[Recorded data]
· · · ·
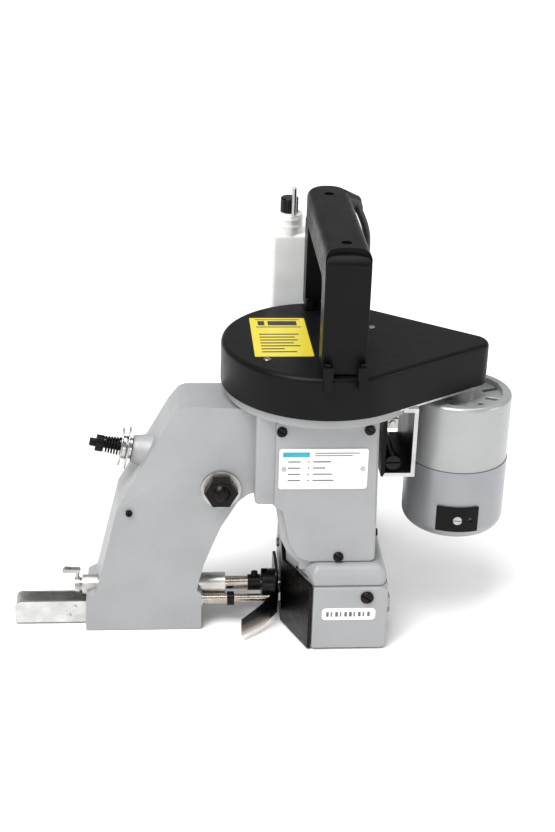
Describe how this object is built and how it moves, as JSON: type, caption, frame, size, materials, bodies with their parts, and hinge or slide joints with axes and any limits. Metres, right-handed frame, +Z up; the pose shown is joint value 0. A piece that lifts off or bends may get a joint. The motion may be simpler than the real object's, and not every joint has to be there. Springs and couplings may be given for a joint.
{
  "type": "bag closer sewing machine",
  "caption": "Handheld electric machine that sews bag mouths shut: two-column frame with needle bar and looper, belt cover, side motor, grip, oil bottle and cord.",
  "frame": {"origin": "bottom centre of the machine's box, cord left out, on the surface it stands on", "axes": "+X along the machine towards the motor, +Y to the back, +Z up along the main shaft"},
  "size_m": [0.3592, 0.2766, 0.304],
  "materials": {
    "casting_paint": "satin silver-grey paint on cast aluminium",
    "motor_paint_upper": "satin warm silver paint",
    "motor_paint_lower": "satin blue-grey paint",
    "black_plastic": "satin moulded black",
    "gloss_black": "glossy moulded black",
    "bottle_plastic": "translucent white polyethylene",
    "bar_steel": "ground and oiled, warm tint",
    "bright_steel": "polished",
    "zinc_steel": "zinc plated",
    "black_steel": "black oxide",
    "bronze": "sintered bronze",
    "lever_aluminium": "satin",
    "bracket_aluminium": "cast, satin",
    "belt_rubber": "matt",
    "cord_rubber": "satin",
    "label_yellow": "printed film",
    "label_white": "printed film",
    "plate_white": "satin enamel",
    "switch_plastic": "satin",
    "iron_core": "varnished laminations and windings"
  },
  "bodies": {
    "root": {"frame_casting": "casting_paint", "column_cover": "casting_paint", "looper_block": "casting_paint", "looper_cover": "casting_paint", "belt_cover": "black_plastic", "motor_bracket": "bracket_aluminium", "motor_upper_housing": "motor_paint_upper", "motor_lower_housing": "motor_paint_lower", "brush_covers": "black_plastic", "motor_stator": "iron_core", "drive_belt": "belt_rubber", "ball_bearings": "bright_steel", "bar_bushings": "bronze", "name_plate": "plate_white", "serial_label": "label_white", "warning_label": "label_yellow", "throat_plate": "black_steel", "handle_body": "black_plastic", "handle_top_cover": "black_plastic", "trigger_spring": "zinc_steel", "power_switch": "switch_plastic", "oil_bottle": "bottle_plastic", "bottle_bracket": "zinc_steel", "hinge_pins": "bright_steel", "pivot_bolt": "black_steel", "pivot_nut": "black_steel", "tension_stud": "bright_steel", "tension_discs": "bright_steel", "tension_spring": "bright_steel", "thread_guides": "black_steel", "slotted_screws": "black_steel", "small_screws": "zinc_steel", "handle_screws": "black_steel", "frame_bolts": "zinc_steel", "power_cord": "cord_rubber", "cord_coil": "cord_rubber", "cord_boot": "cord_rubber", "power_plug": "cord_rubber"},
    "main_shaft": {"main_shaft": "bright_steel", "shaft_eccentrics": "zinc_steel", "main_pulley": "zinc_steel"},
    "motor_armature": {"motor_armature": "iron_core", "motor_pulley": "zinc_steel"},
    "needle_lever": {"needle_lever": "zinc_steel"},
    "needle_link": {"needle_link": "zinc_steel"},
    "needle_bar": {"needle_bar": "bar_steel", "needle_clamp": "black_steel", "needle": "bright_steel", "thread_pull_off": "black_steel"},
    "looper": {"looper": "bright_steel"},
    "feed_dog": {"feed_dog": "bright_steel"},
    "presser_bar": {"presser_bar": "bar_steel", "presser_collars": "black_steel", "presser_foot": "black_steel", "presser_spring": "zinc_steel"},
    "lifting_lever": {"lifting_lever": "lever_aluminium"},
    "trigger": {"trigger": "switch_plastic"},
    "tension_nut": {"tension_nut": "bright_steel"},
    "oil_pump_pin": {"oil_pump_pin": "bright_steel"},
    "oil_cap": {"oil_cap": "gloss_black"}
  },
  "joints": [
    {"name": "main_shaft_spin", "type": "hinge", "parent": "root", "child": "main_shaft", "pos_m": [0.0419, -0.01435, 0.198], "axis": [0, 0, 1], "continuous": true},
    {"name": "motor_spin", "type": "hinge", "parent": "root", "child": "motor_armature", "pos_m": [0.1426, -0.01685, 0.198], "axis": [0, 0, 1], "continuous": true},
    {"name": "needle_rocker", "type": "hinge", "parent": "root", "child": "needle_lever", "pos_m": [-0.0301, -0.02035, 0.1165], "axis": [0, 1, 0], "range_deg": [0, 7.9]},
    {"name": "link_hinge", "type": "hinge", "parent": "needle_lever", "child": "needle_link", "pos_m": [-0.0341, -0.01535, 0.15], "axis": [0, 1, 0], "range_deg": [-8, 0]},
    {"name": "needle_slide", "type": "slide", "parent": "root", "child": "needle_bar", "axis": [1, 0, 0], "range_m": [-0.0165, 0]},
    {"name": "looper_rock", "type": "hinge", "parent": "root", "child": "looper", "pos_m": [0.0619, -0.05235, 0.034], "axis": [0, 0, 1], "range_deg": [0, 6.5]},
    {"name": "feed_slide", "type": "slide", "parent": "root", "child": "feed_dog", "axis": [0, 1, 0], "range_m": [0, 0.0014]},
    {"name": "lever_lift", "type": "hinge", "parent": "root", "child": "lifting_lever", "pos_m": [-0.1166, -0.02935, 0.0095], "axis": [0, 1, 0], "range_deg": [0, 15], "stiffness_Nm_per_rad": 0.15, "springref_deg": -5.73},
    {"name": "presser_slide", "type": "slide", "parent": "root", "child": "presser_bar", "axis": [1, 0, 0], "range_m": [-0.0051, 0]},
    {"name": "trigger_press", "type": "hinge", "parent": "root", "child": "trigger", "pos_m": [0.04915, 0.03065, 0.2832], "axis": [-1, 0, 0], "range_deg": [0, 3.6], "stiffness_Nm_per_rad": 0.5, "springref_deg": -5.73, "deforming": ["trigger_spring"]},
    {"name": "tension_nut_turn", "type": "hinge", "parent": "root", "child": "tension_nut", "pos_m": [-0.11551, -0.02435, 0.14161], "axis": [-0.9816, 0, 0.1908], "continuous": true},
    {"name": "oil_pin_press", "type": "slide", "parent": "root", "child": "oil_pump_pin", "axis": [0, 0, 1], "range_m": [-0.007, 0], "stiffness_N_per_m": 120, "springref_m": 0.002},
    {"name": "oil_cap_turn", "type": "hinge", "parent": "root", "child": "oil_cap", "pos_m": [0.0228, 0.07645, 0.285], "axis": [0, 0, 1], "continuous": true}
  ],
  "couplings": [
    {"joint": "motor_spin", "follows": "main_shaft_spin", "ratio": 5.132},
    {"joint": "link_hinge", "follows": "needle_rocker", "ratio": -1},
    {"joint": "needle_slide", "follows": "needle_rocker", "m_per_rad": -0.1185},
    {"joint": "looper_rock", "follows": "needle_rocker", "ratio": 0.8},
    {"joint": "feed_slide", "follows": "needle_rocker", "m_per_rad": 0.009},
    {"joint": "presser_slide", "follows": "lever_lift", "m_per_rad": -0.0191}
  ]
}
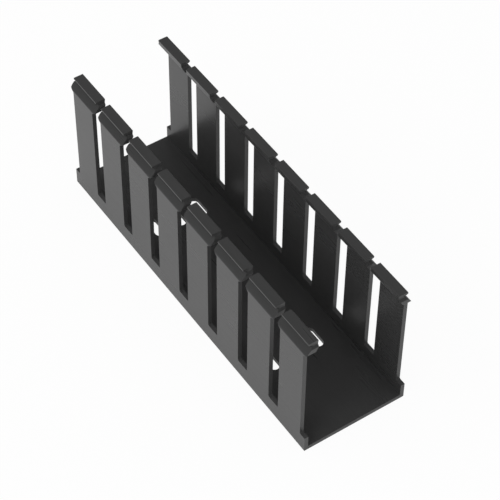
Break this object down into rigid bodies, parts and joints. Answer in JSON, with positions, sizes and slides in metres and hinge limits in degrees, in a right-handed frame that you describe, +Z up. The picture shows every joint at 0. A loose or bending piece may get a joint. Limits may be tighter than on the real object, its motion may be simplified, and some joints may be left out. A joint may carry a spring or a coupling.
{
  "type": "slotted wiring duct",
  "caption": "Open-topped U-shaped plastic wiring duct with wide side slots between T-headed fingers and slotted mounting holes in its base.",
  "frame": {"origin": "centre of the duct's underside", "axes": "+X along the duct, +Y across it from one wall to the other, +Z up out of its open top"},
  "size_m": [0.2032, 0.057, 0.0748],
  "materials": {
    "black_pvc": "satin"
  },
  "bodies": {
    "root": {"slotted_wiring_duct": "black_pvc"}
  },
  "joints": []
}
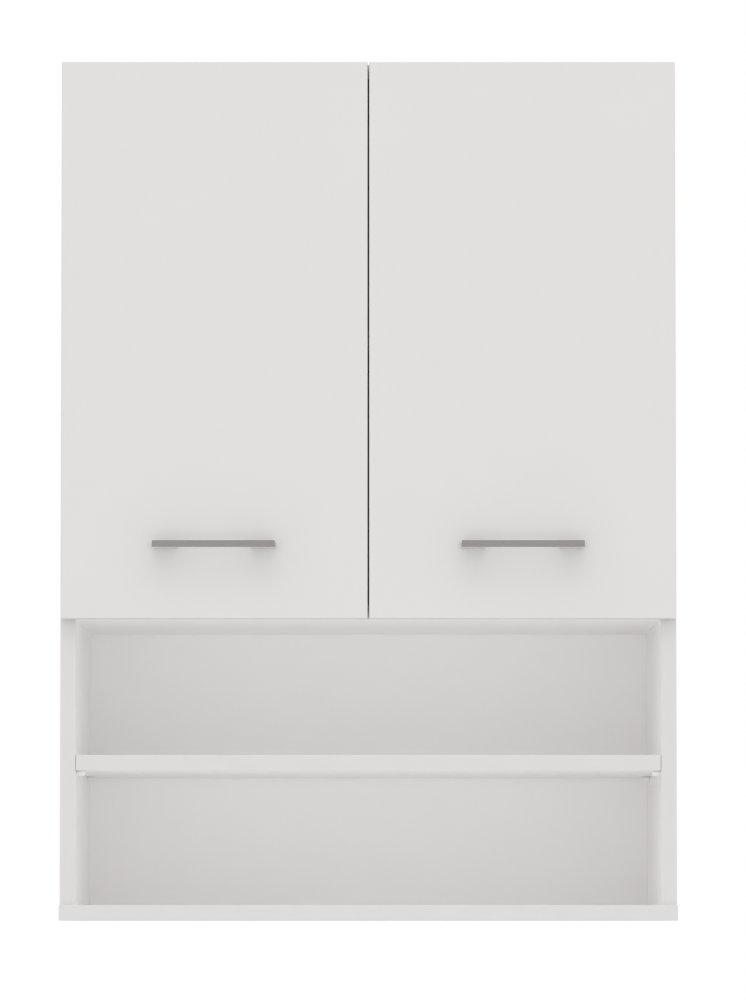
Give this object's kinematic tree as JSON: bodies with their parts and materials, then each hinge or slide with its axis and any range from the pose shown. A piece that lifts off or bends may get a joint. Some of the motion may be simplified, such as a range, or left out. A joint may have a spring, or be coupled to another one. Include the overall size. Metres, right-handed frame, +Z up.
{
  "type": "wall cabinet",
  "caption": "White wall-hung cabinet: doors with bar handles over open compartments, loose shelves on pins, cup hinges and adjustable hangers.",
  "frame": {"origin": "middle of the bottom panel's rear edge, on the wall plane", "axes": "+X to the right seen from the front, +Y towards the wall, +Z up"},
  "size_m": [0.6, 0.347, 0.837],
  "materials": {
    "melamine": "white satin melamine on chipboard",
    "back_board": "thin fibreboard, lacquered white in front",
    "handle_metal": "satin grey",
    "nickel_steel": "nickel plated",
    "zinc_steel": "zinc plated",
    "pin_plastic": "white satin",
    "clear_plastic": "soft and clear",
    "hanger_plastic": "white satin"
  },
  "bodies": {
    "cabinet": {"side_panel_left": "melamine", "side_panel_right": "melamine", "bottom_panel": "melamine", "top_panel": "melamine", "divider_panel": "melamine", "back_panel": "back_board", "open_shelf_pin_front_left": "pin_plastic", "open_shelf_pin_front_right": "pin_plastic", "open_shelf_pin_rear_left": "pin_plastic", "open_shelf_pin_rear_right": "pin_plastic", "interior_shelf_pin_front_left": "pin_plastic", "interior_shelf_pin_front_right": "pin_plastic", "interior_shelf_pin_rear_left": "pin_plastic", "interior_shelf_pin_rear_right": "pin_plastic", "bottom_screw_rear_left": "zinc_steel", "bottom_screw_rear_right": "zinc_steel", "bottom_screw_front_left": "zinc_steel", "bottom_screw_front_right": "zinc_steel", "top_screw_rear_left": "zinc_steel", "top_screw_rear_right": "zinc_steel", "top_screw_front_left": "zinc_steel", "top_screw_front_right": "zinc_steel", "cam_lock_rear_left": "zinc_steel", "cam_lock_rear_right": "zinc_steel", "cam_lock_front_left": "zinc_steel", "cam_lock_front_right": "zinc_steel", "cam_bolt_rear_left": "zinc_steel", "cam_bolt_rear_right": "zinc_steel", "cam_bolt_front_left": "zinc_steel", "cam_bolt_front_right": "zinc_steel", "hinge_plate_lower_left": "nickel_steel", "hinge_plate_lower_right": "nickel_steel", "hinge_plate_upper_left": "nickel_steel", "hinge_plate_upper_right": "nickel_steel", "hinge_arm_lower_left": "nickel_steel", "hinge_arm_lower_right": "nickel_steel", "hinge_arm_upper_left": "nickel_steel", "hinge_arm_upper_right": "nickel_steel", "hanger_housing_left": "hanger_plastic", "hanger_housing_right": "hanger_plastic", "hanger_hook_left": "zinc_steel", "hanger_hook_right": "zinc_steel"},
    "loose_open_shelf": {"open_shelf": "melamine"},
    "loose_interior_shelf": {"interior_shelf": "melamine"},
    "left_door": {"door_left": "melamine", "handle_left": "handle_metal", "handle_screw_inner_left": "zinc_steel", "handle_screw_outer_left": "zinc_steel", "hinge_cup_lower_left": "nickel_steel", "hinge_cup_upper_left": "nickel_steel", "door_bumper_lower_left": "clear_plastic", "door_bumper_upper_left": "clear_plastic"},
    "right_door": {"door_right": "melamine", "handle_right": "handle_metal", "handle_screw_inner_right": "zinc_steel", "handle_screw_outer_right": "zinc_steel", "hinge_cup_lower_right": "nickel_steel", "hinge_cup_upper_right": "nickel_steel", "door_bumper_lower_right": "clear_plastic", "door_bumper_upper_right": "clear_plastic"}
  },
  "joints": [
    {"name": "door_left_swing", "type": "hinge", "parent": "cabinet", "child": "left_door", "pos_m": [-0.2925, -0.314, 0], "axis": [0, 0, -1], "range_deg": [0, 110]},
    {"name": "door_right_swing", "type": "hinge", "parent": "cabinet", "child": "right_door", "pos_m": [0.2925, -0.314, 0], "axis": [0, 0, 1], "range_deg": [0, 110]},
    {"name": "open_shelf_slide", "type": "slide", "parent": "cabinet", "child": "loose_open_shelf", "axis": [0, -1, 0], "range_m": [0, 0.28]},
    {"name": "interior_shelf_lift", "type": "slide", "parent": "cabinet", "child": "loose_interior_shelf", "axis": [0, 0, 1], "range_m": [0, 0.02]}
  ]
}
· · · ·
> GOAL: Return all lines with the word "bends" in them.

> THE ANSWER:
Describe how this object is built and how it moves, as JSON: type, caption, frame, size, materials, bodies with their parts, and hinge or slide joints with axes and any limits. Metres, right-handed frame, +Z up; the pose shown is joint value 0. A piece that lifts off or bends may get a joint. The motion may be simpler than the real object's, and not every joint has to be there. Springs and couplings may be given for a joint.
Give this object's kinematic tree as JSON: bodies with their parts and materials, then each hinge or slide with its axis and any range from the pose shown. A piece that lifts off or bends may get a joint. Some of the motion may be simplified, such as a range, or left out. A joint may have a spring, or be coupled to another one. Include the overall size. Metres, right-handed frame, +Z up.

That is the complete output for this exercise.